"Ain't seen one of these in a while, huh? Perhaps it's been too long since you've had Colin's magical wisdom to fill your skulls with smart-fluids".
"So the night before last, I had a small dream. But it was great. I was in this grocery store, and I was buying this package of just succulent smoked pork that I was so excited about. I was going to go home and put it on a kaiser roll with some mozarella cheese, and I was going to eat it, and all would be well with the world. Then some neighbor of mine decided to use an electric drill to assault his wall, thus waking me from my delicious dream. I was so sad when I woke up.
And, I mean, this was such a simple dream. Smoked ham. And I felt momentarily silly about this, because, you know, my dreams are usually a lot more jam-packed with pathos. But then I thought again: This is the sort of dream that one of my ancestors, like a million years ago, on the plains of africa might have understood. Not in specifics, right? But in general. Mm. Good food for my belly. Good dream".
And last night, while I was out and about, I was thinking about what I wanted to eat. And you know? I like ice cream. I like cola. I like chicken burgers. I do. But when I thought about eating and drinking them, it did not excite me. It did not make me happy. Sometimes I worry about this; is my palette becoming too jaded as I grow older?
So when I got home this morning, I immediately went back out to the grocery store, and I found myself the nicest looking smoked ham sausages I could find, some kaiser rolls, and some mozerella. I brought them home, boiled those sausages up, made some sandwiches, and you know what?
It was a dream come true. And how often can you say that? I was happy to be eating this thing which my mind had been crying out for, and for the first time in a long time I was happy to be eating something in particular.
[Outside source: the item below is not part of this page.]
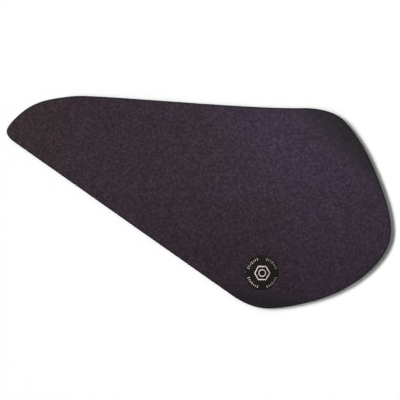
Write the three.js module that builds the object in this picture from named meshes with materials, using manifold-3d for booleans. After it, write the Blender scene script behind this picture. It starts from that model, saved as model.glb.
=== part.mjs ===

If there's a moral in this, I guess it's that sometimes it's the simple dreams which are the best, because they're the easiest to make come true, and there's great value in running with them. It touches something deep and fundamental inside of you, and ain't nothing wrong with that".
"So, on another topic, remember a couple of weeks
back when I said I wanted a copy of Harry Turtledove's Homeward Bound?
And I offered ten points to anyone who could provide me with it? Well
guess what? Jonathan Litwinowicz beat you to it, fuckers. And let the
record show that he has earned ten points, and my personal...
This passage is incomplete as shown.